The Deputy appears to consider that there is an obligation on the Minister, in relation to the case to defend his not using the powers conferred on him by law in order to release prisoners before the duration date of sentences passed on them by the courts. I do not accept that there is any such obligation, and think that previous Ministers for Justice would agree. The power is a discretionary one, and I do not think that it would be in anyone's interest if the Minister for Justice had to argue the toss about the length of time each and every prisoner should actually spend in prison. The Deputy can be assured, however, that power of release is exercised responsibly and as fairly as possible.

The Deputy will also be aware that, owing to pressure on prison accommodation, many low-risk prisoners are benefiting from early release nowadays, and I think it may be assumed that the prisoner referred to by the Deputy may have his case considered fairly soon.

Is it permissible on the Adjournment Debate to ask one question?

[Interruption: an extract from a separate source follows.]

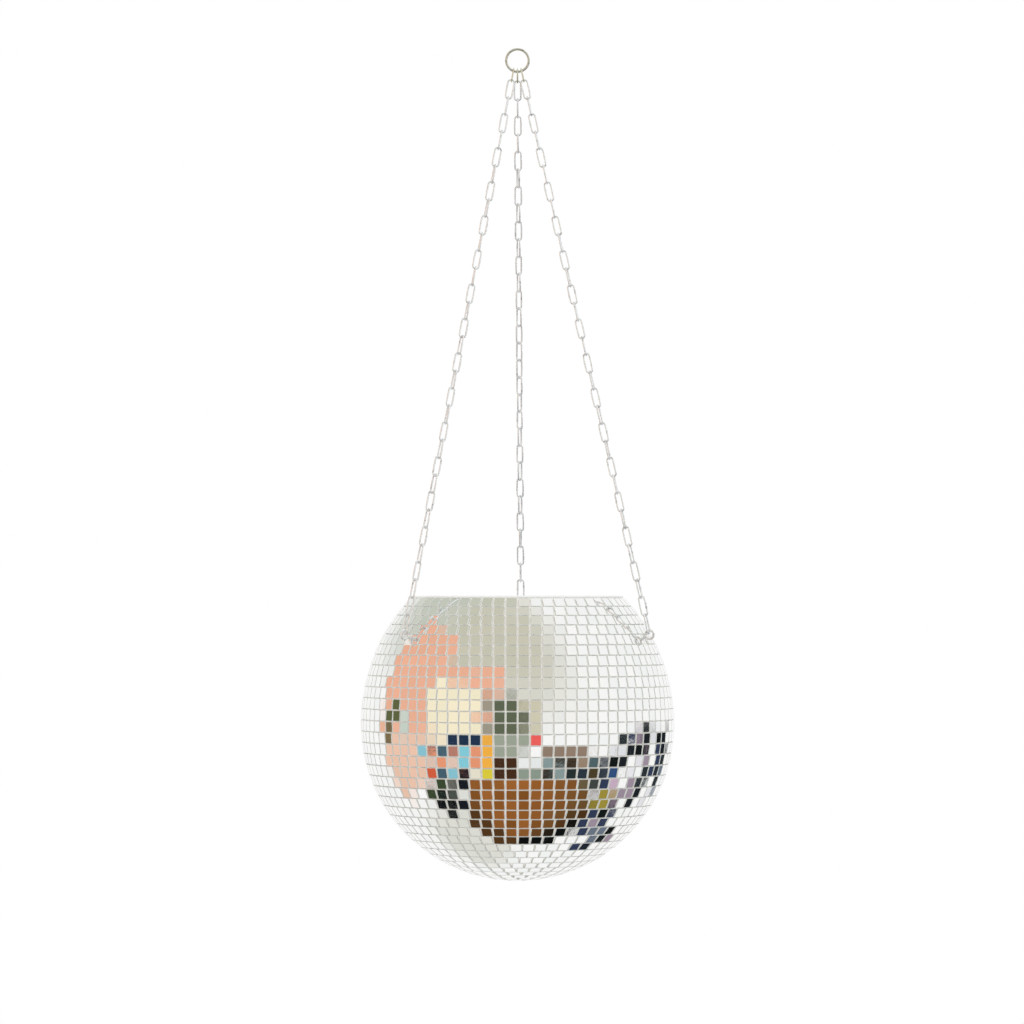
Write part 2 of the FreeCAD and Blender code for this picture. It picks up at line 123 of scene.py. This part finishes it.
class Shader:
    """A node tree, with one method for any node."""

    def __init__(self, tree):
        self.tree = tree
        tree.nodes.clear()

    def node(self, kind, settings=None, *inputs, out=0, **named):
        made = self.tree.nodes.new(kind)
        for name, value in (settings or {}).items():
            setattr(made, name, value)
        for index, value in enumerate(inputs):
            self.join(made.inputs[index], value)
        for name, value in named.items():
            self.join(made.inputs[name.replace("_", " ")], value)
        return Value(self, made.outputs[out]) if made.outputs else None

    def join(self, socket, value):
        if isinstance(value, Value):
            self.tree.links.new(value.socket, socket)
        elif value is not None:
            socket.default_value = value

    def mix(self, factor, first, second):
        """Two colours mixed."""
        made = self.tree.nodes.new("ShaderNodeMix")
        made.data_type = "RGBA"
        for index, value in ((0, factor), (6, first), (7, second)):
            self.join(made.inputs[index], value)
        return Value(self, made.outputs[2])

    def noise(self, place, scale, detail=2.0):
        return self.node("ShaderNodeTexNoise", None, Vector=place, Scale=scale, Detail=detail)

    def place(self):
        """The surface's own place, in metres."""
        return self.node("ShaderNodeTexCoord", None, out="Object")

    def attribute(self, name):
        return self.node("ShaderNodeAttribute", {"attribute_name": name}, out="Fac")

    def surface(self, bump=None, depth=0.0001, **finish):
        """A Principled surface, with a bump height in units of depth where one is given."""
        normal = None
        if bump is not None:
            normal = self.node("ShaderNodeBump", None, Height=bump, Distance=depth, Strength=1.0)
        shader = self.node("ShaderNodeBsdfPrincipled", None, Normal=normal, **finish)
        self.node("ShaderNodeOutputMaterial", None, shader)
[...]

One question on the Adjournment.

I am thankful to the Minister of State, but am very disappointed. This is not the normal case. Naturally, I accept that the Minister may use his discretion, but the circumstances of this case should be quite obvious. Would the Minister not accept that this case is one which cries out for employment of the Minister's discretion on the facts, not on what some defenders of the indefensible might ask in this House? In respect of the details of this case, is the Minister of the opinion that this is a normal case for the exercise of this discretion?

It would be inappropriate of me to comment any further on what I have said. I can just repeat the final sentence of the statement. There are low-risk prisoners who are benefiting from early release nowadays and I think it can be assumed that the case of the prisoner in question will be considered fairly soon.

And the Minister will let me know next week.

The Dáil adjourned at 9 p.m. until 10.30 a.m. on Wednesday, 1 February 1984.